Вожделеющая плоть греха — это, разумеется, плоть обоих полов: но коренится она и ее сущность представлена ни в чем ином, как в соблазне женщины. «Экклезиаст» уже говорил об этом: «Из-за женщины начался грех, и из-за нее мы погибаем все». Намек на искушение Адама Евой ясен, но, кроме того очевидно, что святой Павел клеймит телесность прежде всего в ее понимании греками, более физическую, когда плотью объясняет силу греха. Однако рассказ о грехопадении Адама открывает еще два пути толкования, которые освещают двойственность греха. Одно толкование определяет его по отношению к божественной воле и тем самым понимает его не только как первородный, но и как одновременный с актом самого означивания; другое помещает его в единый ряд женственность-желание-питание-отвращение.
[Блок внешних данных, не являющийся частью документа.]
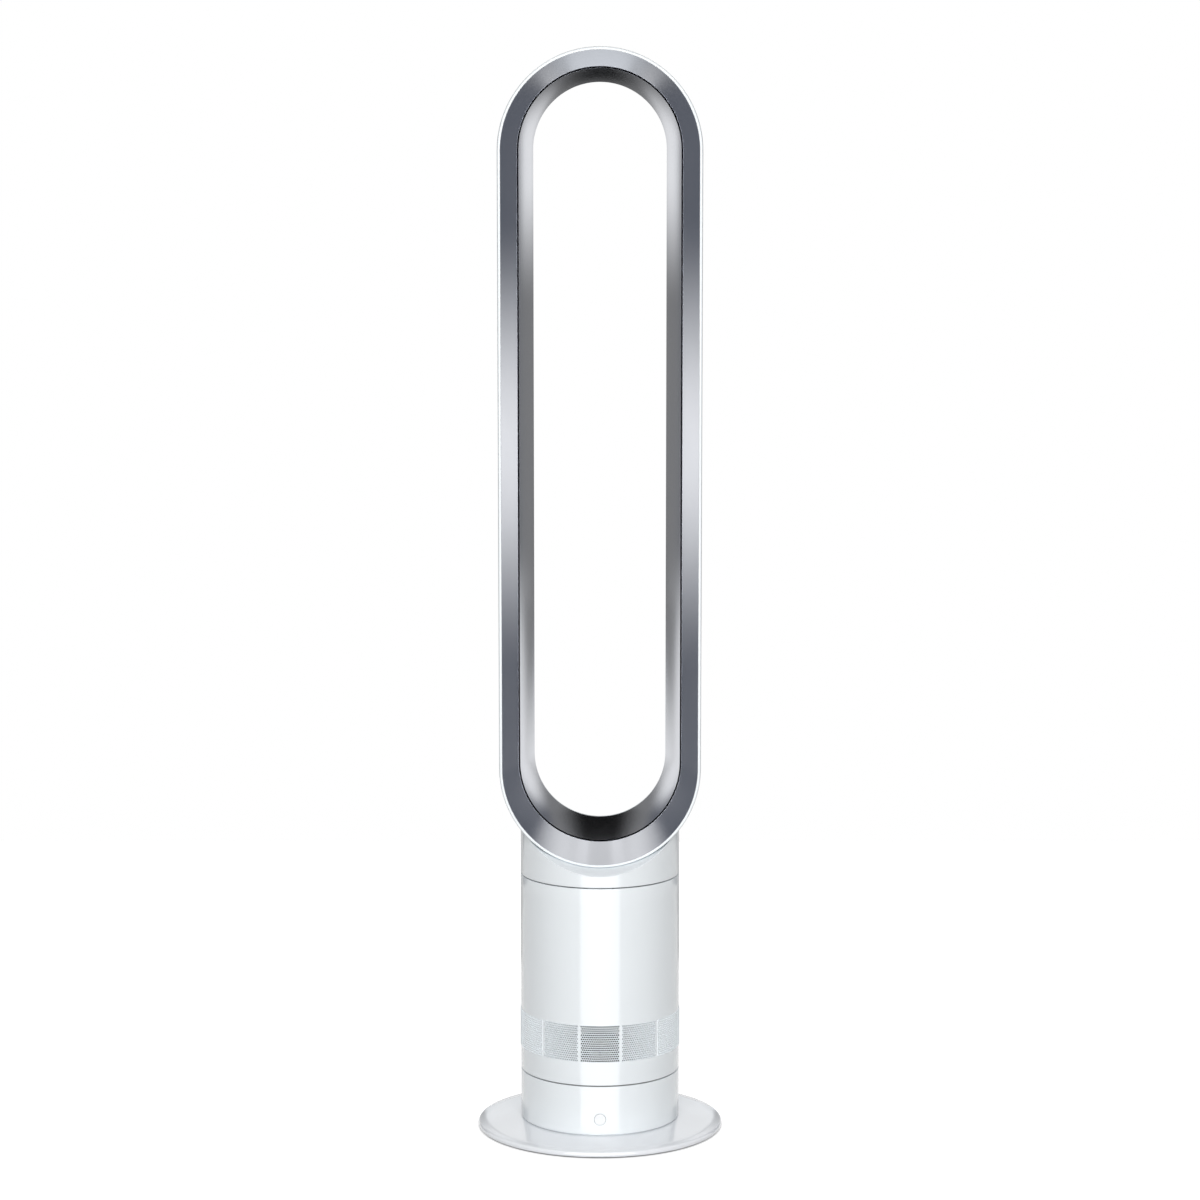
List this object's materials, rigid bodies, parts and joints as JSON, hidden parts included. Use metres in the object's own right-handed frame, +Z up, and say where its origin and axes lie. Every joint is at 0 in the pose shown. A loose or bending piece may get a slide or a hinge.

Остановимся на первом аспекте, который Гегель называет «черта прекрасная, противоречивая».[142] С одной стороны, согласно этому рассказу, человек до грехопадения, человек Эдема должен жить вечно; раз к смерти приводит грех, то человек без греха находится в состоянии бессмертия. Но, с другой стороны, сказано, что человек познает бессмертие, если он вкусит от древа жизни — древа познания, — то есть если он нарушит запрет, короче говоря, если он согрешит. Человек, таким образом, может достичь божественного совершенства, лишь греша, то есть совершая акт запретного познания. Однако познание, которое отделит человека от его естественного, животного и смертного состояния, которое возвысит его, с помощью мышления, до невинности и до свободы, — это в своем основании сексуальное познание. Отсюда можно предположить, что призыв к совершенству есть также призыв к греху — и наоборот, между ними лишь один шаг — тот самый, который, скорее всего, так и не преодолевает официальная теология, но вместо нее за неизмеримый порок берется мистическое. Это настолько верно, что мистическое превращается в святость после совершения греха, и его святость ему постоянно кажется расшитой грехом. Таково познавательное содержание рассказа о грехопадении. Грехопадение, в данном случае, — творение Бога; устанавливая познание и угрызения совести, оно открывает путь к духовности.